**What is expected:**
Copy out each line exactly as it appears.

**Data:**

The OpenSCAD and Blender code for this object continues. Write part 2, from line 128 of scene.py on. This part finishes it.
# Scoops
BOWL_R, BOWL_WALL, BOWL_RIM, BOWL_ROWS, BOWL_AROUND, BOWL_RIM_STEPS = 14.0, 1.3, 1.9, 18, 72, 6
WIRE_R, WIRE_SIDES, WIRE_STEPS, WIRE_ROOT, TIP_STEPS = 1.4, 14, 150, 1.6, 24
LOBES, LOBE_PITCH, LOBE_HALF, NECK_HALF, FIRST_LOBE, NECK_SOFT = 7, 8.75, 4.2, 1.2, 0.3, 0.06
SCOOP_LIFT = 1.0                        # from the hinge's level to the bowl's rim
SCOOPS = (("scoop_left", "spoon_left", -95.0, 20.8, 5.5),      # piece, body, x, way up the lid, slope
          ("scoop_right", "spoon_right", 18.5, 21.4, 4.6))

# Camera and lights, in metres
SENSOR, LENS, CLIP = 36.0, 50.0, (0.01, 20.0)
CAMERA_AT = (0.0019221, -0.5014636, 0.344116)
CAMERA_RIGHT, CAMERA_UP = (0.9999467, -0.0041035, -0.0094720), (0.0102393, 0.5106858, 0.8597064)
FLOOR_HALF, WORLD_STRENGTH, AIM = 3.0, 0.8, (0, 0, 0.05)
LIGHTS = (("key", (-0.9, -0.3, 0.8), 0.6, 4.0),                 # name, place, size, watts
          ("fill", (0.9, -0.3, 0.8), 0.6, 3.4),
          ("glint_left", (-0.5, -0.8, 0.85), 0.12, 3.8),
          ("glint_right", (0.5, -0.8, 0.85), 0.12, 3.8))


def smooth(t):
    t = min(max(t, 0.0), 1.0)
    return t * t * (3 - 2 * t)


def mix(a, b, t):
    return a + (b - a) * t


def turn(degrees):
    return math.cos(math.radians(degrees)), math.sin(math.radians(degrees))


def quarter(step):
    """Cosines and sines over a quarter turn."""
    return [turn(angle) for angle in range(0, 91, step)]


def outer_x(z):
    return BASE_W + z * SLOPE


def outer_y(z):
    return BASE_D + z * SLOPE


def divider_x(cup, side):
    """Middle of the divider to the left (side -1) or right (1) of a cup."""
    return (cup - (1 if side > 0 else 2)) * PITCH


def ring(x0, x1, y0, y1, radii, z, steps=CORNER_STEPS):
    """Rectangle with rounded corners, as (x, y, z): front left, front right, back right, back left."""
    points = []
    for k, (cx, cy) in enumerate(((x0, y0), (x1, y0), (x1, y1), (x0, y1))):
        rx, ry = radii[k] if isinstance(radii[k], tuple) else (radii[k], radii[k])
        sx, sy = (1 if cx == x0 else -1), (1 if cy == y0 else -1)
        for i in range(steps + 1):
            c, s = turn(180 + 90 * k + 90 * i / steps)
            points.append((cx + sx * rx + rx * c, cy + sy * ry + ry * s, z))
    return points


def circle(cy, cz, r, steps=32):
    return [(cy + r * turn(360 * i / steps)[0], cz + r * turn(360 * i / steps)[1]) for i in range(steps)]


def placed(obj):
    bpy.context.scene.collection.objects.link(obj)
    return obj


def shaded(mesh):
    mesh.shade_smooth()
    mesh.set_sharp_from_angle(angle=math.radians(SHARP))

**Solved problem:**
The OpenSCAD and Blender code for this object continues. Write part 2, from line 128 of scene.py on. This part finishes it.
# Scoops
BOWL_R, BOWL_WALL, BOWL_RIM, BOWL_ROWS, BOWL_AROUND, BOWL_RIM_STEPS = 14.0, 1.3, 1.9, 18, 72, 6
WIRE_R, WIRE_SIDES, WIRE_STEPS, WIRE_ROOT, TIP_STEPS = 1.4, 14, 150, 1.6, 24
LOBES, LOBE_PITCH, LOBE_HALF, NECK_HALF, FIRST_LOBE, NECK_SOFT = 7, 8.75, 4.2, 1.2, 0.3, 0.06
SCOOP_LIFT = 1.0                        # from the hinge's level to the bowl's rim
SCOOPS = (("scoop_left", "spoon_left", -95.0, 20.8, 5.5),      # piece, body, x, way up the lid, slope
          ("scoop_right", "spoon_right", 18.5, 21.4, 4.6))

# Camera and lights, in metres
SENSOR, LENS, CLIP = 36.0, 50.0, (0.01, 20.0)
CAMERA_AT = (0.0019221, -0.5014636, 0.344116)
CAMERA_RIGHT, CAMERA_UP = (0.9999467, -0.0041035, -0.0094720), (0.0102393, 0.5106858, 0.8597064)
FLOOR_HALF, WORLD_STRENGTH, AIM = 3.0, 0.8, (0, 0, 0.05)
LIGHTS = (("key", (-0.9, -0.3, 0.8), 0.6, 4.0),                 # name, place, size, watts
          ("fill", (0.9, -0.3, 0.8), 0.6, 3.4),
          ("glint_left", (-0.5, -0.8, 0.85), 0.12, 3.8),
          ("glint_right", (0.5, -0.8, 0.85), 0.12, 3.8))


def smooth(t):
    t = min(max(t, 0.0), 1.0)
    return t * t * (3 - 2 * t)


def mix(a, b, t):
    return a + (b - a) * t


def turn(degrees):
    return math.cos(math.radians(degrees)), math.sin(math.radians(degrees))


def quarter(step):
    """Cosines and sines over a quarter turn."""
    return [turn(angle) for angle in range(0, 91, step)]


def outer_x(z):
    return BASE_W + z * SLOPE


def outer_y(z):
    return BASE_D + z * SLOPE


def divider_x(cup, side):
    """Middle of the divider to the left (side -1) or right (1) of a cup."""
    return (cup - (1 if side > 0 else 2)) * PITCH


def ring(x0, x1, y0, y1, radii, z, steps=CORNER_STEPS):
    """Rectangle with rounded corners, as (x, y, z): front left, front right, back right, back left."""
    points = []
    for k, (cx, cy) in enumerate(((x0, y0), (x1, y0), (x1, y1), (x0, y1))):
        rx, ry = radii[k] if isinstance(radii[k], tuple) else (radii[k], radii[k])
        sx, sy = (1 if cx == x0 else -1), (1 if cy == y0 else -1)
        for i in range(steps + 1):
            c, s = turn(180 + 90 * k + 90 * i / steps)
            points.append((cx + sx * rx + rx * c, cy + sy * ry + ry * s, z))
    return points


def circle(cy, cz, r, steps=32):
    return [(cy + r * turn(360 * i / steps)[0], cz + r * turn(360 * i / steps)[1]) for i in range(steps)]


def placed(obj):
    bpy.context.scene.collection.objects.link(obj)
    return obj


def shaded(mesh):
    mesh.shade_smooth()
    mesh.set_sharp_from_angle(angle=math.radians(SHARP))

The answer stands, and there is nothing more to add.